Check the websites provided in this section about one-room schoolhouses to give you information about how to build your character's back-story. Or try searching “one-room schoolhouse in Canada” with a search engine, and you will find much more information.
You can also try this activity after you have seen the play Schoolhouse, and take on the roles of the characters in the play.
When preparing your characters, after you have figured out what your role is in the school, what your age you are, and if you are the teacher, what subject you are going to try to teach to which age group, also make notes about what kind of person you are. If you are one of the children, decide if you are going to be a good student, or a student who is often in trouble, kind, or not so kind, happy, gloomy, with lots of friends, or lonely. Go into as much detail as you can on your back-story, and write it down for sharing with the rest of the class before you begin the improvisation. The more you know about the person you are pretending to be, the more you can contribute improvisation, and more fun it will be.

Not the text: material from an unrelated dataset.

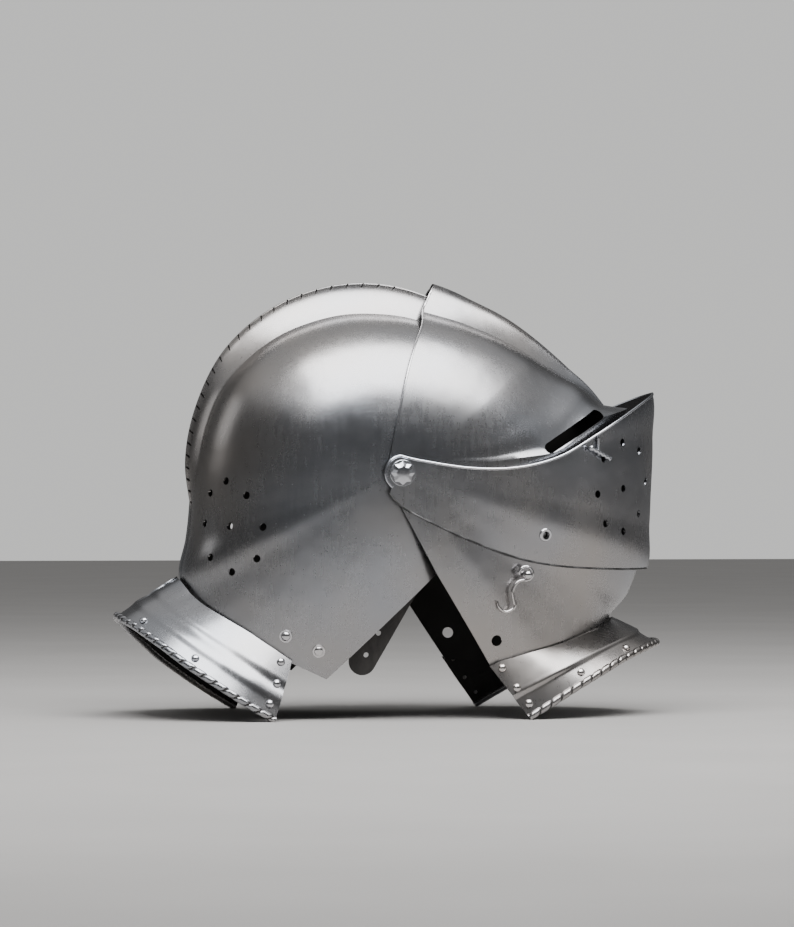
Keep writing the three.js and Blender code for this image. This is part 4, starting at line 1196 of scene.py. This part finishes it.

If you want to make the improvisation more structured, you can write down series of events that could happen in the school like “student looses garter snake in the room”, “youngest student gets sick”, “two students get into a fight”, “spelling Bee”, “blizzard”, “fire goes out”, put them on separate pieces of paper, in a hat or other container. Any time someone feels that the classroom improvisation needs a new event to remain interesting, he or she can choose to draw an event “card”. Everyone must pretend that the event occurred, and react accordingly.
If you have access to a video camera, you can also ask someone in your class to act as the videographer of your improvisation, so you can watch your “one-room schoolhouse” again.